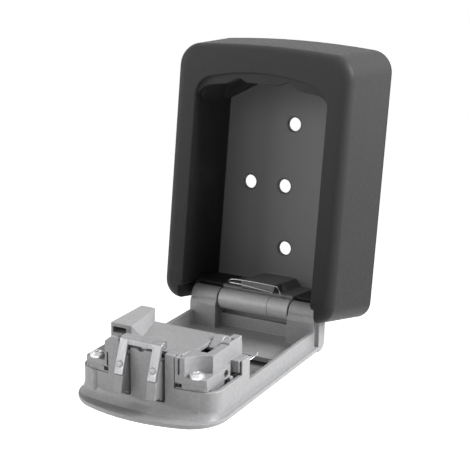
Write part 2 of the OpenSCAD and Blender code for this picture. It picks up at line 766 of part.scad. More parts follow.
module lock_case() {
    side_cut_t = [axle_t - 6.1, axle_t + 3.9];
    color([0.66, 0.66, 0.67]) in_door() {
        difference() {
            lock_outer();
            lock_inner();
            for (side = [-1, 1]) {
                rod_y(screw_pocket_r, side * pocket_x, [foot_top, cover_top + 1], pocket_t);
                rod_y(screw_r + fit, side * screw_x, [-far, far], screw_t);
                block([side * hook_x - hook_w / 2 - slip, side * hook_x + hook_w / 2 + slip],
                    [cover_in - 1, cover_top + 1], [lock_end - 2.6, far]);
                block([side * stud_x - stud_head_r - slip, side * stud_x + stud_head_r + slip],
                    [flange_in - 1, stud_top + slip], [rear_wall_t - 1, boss_end[0] + lock_wall]);
            }
            block([-tower_hw - slit_w, -tower_hw], [foot_step + 0.5, far], [lock_end - 0.6, far]);
            block([tower_hw, tower_hw + slit_w], [foot_top + 0.8, far], [lock_end - 0.6, far]);
            block([-tower_hw - 2.4, -tower_hw], [foot_step - 1.9, foot_step], [lock_end - 0.6, far]);
            block([tower_hw - 2, tower_hw + 1.4], [foot_step - 2, foot_step - 0.5], [lock_end - 0.6, far]);
            block([-tower_hw, tower_edge + slip], [tub_lock_top - 1, foot_top + eps], [axle_t + 12, far]);
            rod_x(axle_d / 2 + fit, [-far, far], axle_n, axle_t);
            block(code_slot, [cover_in - 1, cover_top + 1], code_slot_t);
            rod_y(boss_hole_r, boss_x, [boss_top - 2, far], boss_t);
            block([left_wall_x + 1.1, left_wall_x + 7.2], [cover_top + 1.3, cover_top + 3.7],
                [box_near - 9, far]);
            block([lock_hw - lock_wall - 1, far], [tub_top - 1, post_top - slip], side_cut_t);
            rod_x(side_hole_r, [lock_hw - lock_wall - 1, far], peg_n + 2.6, peg_t + 2.4);
            block([wire_x - wire_d, wire_x + wire_d], [wire_n - wire_gap - wire_d, wire_n + wire_d],
                [shelf_t[0] - 1, wire_end + slip]);
        }
        for (side = [-1, 1])
            translate([side * (lock_in - spring_seat_w / 2), 0, 0])
                block([-spring_seat_w / 2, spring_seat_w / 2], [spring_n - 1.6, spring_n + 3.4],
                    [spring_seat_t - 1.4, spring_seat_t]);
    }
}

// The pan head screws that hold the lock case to the door
module case_screws() {
    head = 2;
    color([0.85, 0.85, 0.86]) in_door() for (side = [-1, 1]) difference() {
        union() {
            rod_y(screw_r - 0.12, side * screw_x, [flange_in + 1.4, foot_top + eps], screw_t);
            rod_y(screw_head_r, side * screw_x, [foot_top, foot_top + 1.2], screw_t);
            translate([side * screw_x, foot_top + 1.2 - eps, screw_t]) rotate([-90, 0, 0])
                cylinder(r1 = screw_head_r, r2 = screw_head_r - 1.1, h = head - 1.2);
        }
        block([side * screw_x - 1.5, side * screw_x + 1.5], [foot_top + head - 0.8, far],
            [screw_t - 0.3, screw_t + 0.3]);
        block([side * screw_x - 0.3, side * screw_x + 0.3], [foot_top + head - 0.8, far],
            [screw_t - 1.5, screw_t + 1.5]);
    }
}

// A number dial with ten finger grooves and a keyway for its sleeve
module dial(i) {
    x = [dial_x(i) - dial_w / 2, dial_x(i) + dial_w / 2];
    color([0.12, 0.12, 0.12]) in_door() difference() {
        rod_x(dial_r, x, axle_n, axle_t);
        rod_x(sleeve_r + fit, [x[0] - 1, x[1] + 1], axle_n, axle_t);
        for (k = [0:9])
            translate([0, axle_n, axle_t]) rotate([36 * k, 0, 0])
                rod_x(0.9, [x[0] - 1, x[1] + 1], 0, dial_r + 0.35);
        block([x[0] - 1, x[1] + 1], [axle_n - 0.8, axle_n + 0.8], [axle_t, axle_t + sleeve_r + 1]);
    }
}

// A sleeve with a key for its dial and a gate disc beside it
module sleeve(i) {
    x = [dial_x(i) - dial_w / 2, gap_x(i) - gate_t / 2];
    color([0.8, 0.68, 0.4]) in_door() difference() {
        union() {
            rod_x(sleeve_r, x, axle_n, axle_t);
            rod_x(gate_r, [x[1] - eps, x[1] + gate_t], axle_n, axle_t);
            block([x[0], x[0] + dial_w], [axle_n - 0.75, axle_n + 0.75],
                [axle_t + sleeve_r - 1, axle_t + sleeve_r + 0.8]);
        }
        rod_x(axle_d / 2 + fit, [x[0] - 1, x[1] + 3], axle_n, axle_t);
        block([x[1] + eps, x[1] + 3], [axle_n - gate_w / 2, axle_n + gate_w / 2],
            [axle_t + gate_r - gate_depth, axle_t + gate_r + 1]);
    }
}

module dial_axle() {
    color([0.75, 0.75, 0.76]) in_door()
        rod_x(axle_d / 2, [-lock_hw - 1, lock_hw + 1.2], axle_n, axle_t);
}

module axle_spring() {
    length = stack_left + lock_in - 2 * slip - spring_wire;
    path = coil(axle_d / 2 + 0.9, length, 4);
    echo("least gap in the axle spring", coil_gap(path, spring_wire));
    color([0.75, 0.75, 0.76]) in_door()
        translate([-lock_in + slip + spring_wire / 2, axle_n, axle_t]) rotate([0, 90, 0])
            tube(path, spring_wire / 2);
}

module thrust_washer() {
    x = [stack_right + 0.15, lock_in - 0.1];
    color([0.8, 0.68, 0.4]) in_door() difference() {
        rod_x(axle_d / 2 + 1.1, x, axle_n, axle_t);
        rod_x(axle_d / 2 + fit, [x[0] - 1, x[1] + 1], axle_n, axle_t);
    }
}

// The leaf spring that clicks the dials round: a plate under the cover with a finger on each dial
module detent_spring() {
    t = 0.4;
    n = cover_in - t;
    tip = [axle_n + dial_r * cos(50) + slip + 0.1, axle_t + dial_r * sin(50) + 0.2];
    root_t = axle_t + 3;
    color([0.8, 0.8, 0.81]) in_door() {
        block([dial_x(0) - 2, code_slot[0] - 1.4], [n, n + t], [axle_t - 3, root_t]);
        for (i = [0:dial_count - 2])
            section([[n, root_t - eps], [n + t, root_t - eps], [tip[0] + t, tip[1]], tip],
                [dial_x(i) - 1.5, dial_x(i) + 1.5]);
        section([[n, root_t - eps], [n + t, root_t - eps], [tip[0] + t, tip[1]], tip],
            [code_slot[0] - 4.4, code_slot[0] - 1.4]);
    }
}

// The latch slide: a block across the lock with teeth for the gates and lugs for the hooks
module latch_slide() {
    reach = slide_t[0] - axle_t - gate_r - slip - latch_travel;
    color([0.6, 0.6, 0.61]) in_door() difference() {
        union() {
            block([-slide_hw, slide_hw], slide_n, slide_t);
            block([-wing_hw, wing_hw], wing_n, [slide_t[0], slide_t[0] + 2.1]);
            for (i = [0:dial_count - 1])
                block([gap_x(i) - tooth_w / 2, gap_x(i) + tooth_w / 2],
                    [wing_n[0], axle_n + gate_w / 2 - 0.3], [slide_t[0] - reach, slide_t[0] + eps]);
            for (side = [-1, 1])
                section(lug_points(), [side * hook_x - hook_w / 2, side * hook_x + hook_w / 2]);
        }
        block([-neck_hw - 0.15, neck_hw + 0.15], [-far, slide_n[0] + 2],
            [neck_t[0] - 0.15, neck_t[1] + 0.15]);
        for (side = [-1, 1])
            rod_z(spring_r - spring_wire - 0.1 + 0.6, side * spring_x, spring_n,
                [slide_t[0] - 1, slide_t[0] + 1]);
    }
}

// A lug's section: its catch sits behind the ledge, and the steel hook lies in its slanted face
function lug_points() = let (
    n = hook_end_n - 0.15,
    under = hook_end_t - hook_t * 1.1 - 0.1,
    lean = (under - bar_t[1]) / (bar_n[0] - n),
    top = cover_in - slip)
    [[lug_bottom, slide_t[1] - 1], [lug_bottom, tower_t + 0.3], [catch_n, tower_t + 1.9],
    [catch_n, catch_t - 0.2], [catch_n + 0.2, catch_t], [n, hook_end_t - 0.4], [n, under],
    [top, under - lean * (top - n) - 0.1], [top, slide_t[1] - 1]];

// Moves a rivet to its place in the slanted face of a hook
module at_rivet(side) {
    rise = bar_n[1] - 0.7 - hook_end_n - 0.2;
    run = hook_end_t - bar_t[1] - 0.8;
    t = hook_end_t - run * 3.8 / rise - 0.3;
    translate([side * hook_x, hook_end_n + 4, t]) rotate([-atan(run / rise), 0, 0]) children();
}

// The bright steel latch: two slanted hooks joined by a bar over the end wall
module latch_hook() {
    fold = [[bar_n[1], bar_t[1] - 0.6], [bar_n[1] - 0.5, bar_t[1] - 0.4], [bar_n[1] - 0.3, bar_t[1] + 0.1],
        [bar_n[1] - 0.7, bar_t[1] + 0.8]];
    strip = concat([[bar_n[0], bar_t[0] + 1], [bar_n[1], bar_t[0] + 1]], fold, [
        [hook_end_n + 0.2, hook_end_t], [hook_end_n, hook_end_t - hook_t * 1.1],
        [bar_n[0], bar_t[1]]]);
    color([0.85, 0.85, 0.86]) in_door() {
        for (side = [-1, 1]) difference() {
            section(strip, [side * hook_x - hook_w / 2, side * hook_x + hook_w / 2]);
            at_rivet(side) cylinder(r = rivet_r + fit, h = 2);
        }
        section(concat([[bar_n[0], bar_t[0]], [bar_n[1], bar_t[0]]], fold, [[bar_n[0], bar_t[1] + 1.1]]),
            [-bar_hw + eps, bar_hw - eps]);
    }
}

// The two rivets that hold the hooks to the slide's lugs
module hook_rivets() {
    color([0.8, 0.8, 0.81]) in_door() for (side = [-1, 1])
        at_rivet(side) cylinder(r = rivet_r, h = 0.45);
}

module latch_spring(side) {
    length = slide_t[0] + 1 - spring_seat_t - 2 * slip - spring_wire;
    path = coil(spring_r - spring_wire / 2, length, 9);
    echo("least gap in a latch spring", coil_gap(path, spring_wire));
    color([0.75, 0.75, 0.76]) in_door()
        translate([side * spring_x, spring_n, spring_seat_t + slip + spring_wire / 2])
            tube(path, spring_wire / 2);
}

// The open lever: a thumb piece on the door's front, with a neck into the slide
module open_lever() {
    front = panel_out - 0.2;
    color([0.1, 0.1, 0.1]) in_door() {
        difference() {
            section([[front, lever_t[0]], [front, lever_t[1]], [front - lever_thick + 1.4, lever_t[1]],
                [front - 1.6, lever_t[0] + 6], [front - lever_thick, lever_t[0] + 1.5],
                [front - lever_thick, lever_t[0]]], [-lever_w / 2, lever_w / 2]);
            for (k = [0:2])
                rod_x(0.45, [-lever_w / 2 + 2, lever_w / 2 - 2], front - lever_thick,
                    lever_t[0] + 0.8 + k * 1.1);
        }
        block([-neck_hw, neck_hw], [front - eps, slide_n[0] + 1.8], neck_t);
    }
}

// The weather shutter on the door's front, with snap studs that run in the door's slots
module weather_shutter() {
    rail = panel_out - 0.2;
    inside = panel_out - shutter_room;
    face = inside - shutter_t;
    room_hw = stack_right + slip;
    color([0.1, 0.1, 0.1]) in_door() {
        difference() {
            block([-shutter_hw, shutter_hw], [face, rail], [shutter_bottom, shutter_top]);
            block([-room_hw, room_hw], [inside, far], [shutter_bottom + 1.5, far]);
            for (k = [0:4])
                rod_x(0.5, [-shutter_hw + 8, shutter_hw - 8], face, shutter_bottom + 3 + 1.8 * k);
        }
        for (side = [-1, 1], t = stud_t) {
            rod_y(stud_r, side * stud_x, [rail - eps, flange_in + slip], t);
            rod_y(stud_head_r, side * stud_x, [flange_in + slip - eps, stud_top], t);
        }
    }
}

// The code change lever, which slides in the cover plate's slot
module code_lever() {
    foot_n = [cover_in - 1.1, cover_in - 0.2];
    x = [code_slot[0] + slip, code_slot[1] - slip];
    tab_t = [code_slot_t[0] + slip, code_slot_t[0] + slip + tab_len];
    color([0.75, 0.75, 0.76]) in_door() {
        section([[foot_n[1] - eps, tab_t[0]], [cover_top + 0.8, tab_t[0]],
            [cover_top + 1.8, tab_t[0] + 4], [cover_in + 0.2, tab_t[1]], [foot_n[1] - eps, tab_t[1]]], x);
        block([x[0] - 1, x[1] + 1], foot_n, tab_t);
    }
}

// The hairpin of spring wire that reaches over the tray beside the lock
module return_wire() {
    r = wire_gap / 2;
    tip = shelf_t[0] - wire_reach;
    low = wire_n - wire_gap;
    bend = [for (a = [0:-30:-180]) [wire_x, wire_n - r + r * cos(a), tip + r * sin(a)]];
    path = concat([[wire_x, wire_n, wire_end]], bend, [[wire_x, low, wire_end]]);
    color([0.85, 0.85, 0.86]) in_door() tube(path, wire_d / 2);
}

case_shell();
hinge_barrel();
hinge_pin();
wire_clip();
door_shell();
lock_case();
case_screws();
dial(0);  // dial_1
dial(1);  // dial_2
dial(2);  // dial_3
dial(3);  // dial_4
sleeve(0);  // sleeve_1
sleeve(1);  // sleeve_2
sleeve(2);  // sleeve_3
sleeve(3);  // sleeve_4
dial_axle();
axle_spring();
thrust_washer();
detent_spring();
latch_slide();
latch_hook();
hook_rivets();
latch_spring(-1);  // latch_spring_left
latch_spring(1);  // latch_spring_right
open_lever();
weather_shutter();
code_lever();
return_wire();
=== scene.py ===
import json
import math

import bmesh
import bpy
from mathutils import Matrix, Vector


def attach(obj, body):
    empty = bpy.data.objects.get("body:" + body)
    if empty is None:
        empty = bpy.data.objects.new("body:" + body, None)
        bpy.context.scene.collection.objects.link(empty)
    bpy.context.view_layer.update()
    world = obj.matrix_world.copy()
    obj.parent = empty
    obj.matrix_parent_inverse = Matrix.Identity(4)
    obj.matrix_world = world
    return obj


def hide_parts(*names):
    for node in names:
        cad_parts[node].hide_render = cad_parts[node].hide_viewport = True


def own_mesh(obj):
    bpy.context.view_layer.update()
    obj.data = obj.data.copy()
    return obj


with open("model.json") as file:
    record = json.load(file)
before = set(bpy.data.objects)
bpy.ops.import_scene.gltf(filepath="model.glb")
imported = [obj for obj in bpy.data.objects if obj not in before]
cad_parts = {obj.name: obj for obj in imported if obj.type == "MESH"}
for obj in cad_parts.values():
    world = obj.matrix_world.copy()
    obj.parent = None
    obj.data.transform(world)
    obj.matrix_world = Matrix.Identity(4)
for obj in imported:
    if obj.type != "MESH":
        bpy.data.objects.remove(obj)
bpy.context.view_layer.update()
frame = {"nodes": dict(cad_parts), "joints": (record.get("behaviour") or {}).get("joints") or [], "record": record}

MM = 0.001
BODIES = frame["record"]["behaviour"]["bodies"]
SUBPARTS = frame["record"]["subparts"]
JOINTS = {joint["name"]: joint for joint in frame["joints"]}

# The door's own frame: x along the hinge pin, n from the pin into the case, t along the door
OPEN_ANGLE = math.radians(JOINTS["door_hinge"]["range_deg"][1])


def door_step(x, n, t):
    """A step in the door's own frame, in mm, as the row frame has it with the door open."""
    return Matrix.Rotation(OPEN_ANGLE, 3, "X") @ Vector((x, n, t)) * MM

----

■ **Prompt**:
Copy out exactly the lines from the one containing "case_shell();" to the one containing "record = json.load(file)", both ends inclusive.

■ **Answer below**:
case_shell();
hinge_barrel();
hinge_pin();
wire_clip();
door_shell();
lock_case();
case_screws();
dial(0);  // dial_1
dial(1);  // dial_2
dial(2);  // dial_3
dial(3);  // dial_4
sleeve(0);  // sleeve_1
sleeve(1);  // sleeve_2
sleeve(2);  // sleeve_3
sleeve(3);  // sleeve_4
dial_axle();
axle_spring();
thrust_washer();
detent_spring();
latch_slide();
latch_hook();
hook_rivets();
latch_spring(-1);  // latch_spring_left
latch_spring(1);  // latch_spring_right
open_lever();
weather_shutter();
code_lever();
return_wire();
=== scene.py ===
import json
import math

import bmesh
import bpy
from mathutils import Matrix, Vector


def attach(obj, body):
    empty = bpy.data.objects.get("body:" + body)
    if empty is None:
        empty = bpy.data.objects.new("body:" + body, None)
        bpy.context.scene.collection.objects.link(empty)
    bpy.context.view_layer.update()
    world = obj.matrix_world.copy()
    obj.parent = empty
    obj.matrix_parent_inverse = Matrix.Identity(4)
    obj.matrix_world = world
    return obj


def hide_parts(*names):
    for node in names:
        cad_parts[node].hide_render = cad_parts[node].hide_viewport = True


def own_mesh(obj):
    bpy.context.view_layer.update()
    obj.data = obj.data.copy()
    return obj


with open("model.json") as file:
    record = json.load(file)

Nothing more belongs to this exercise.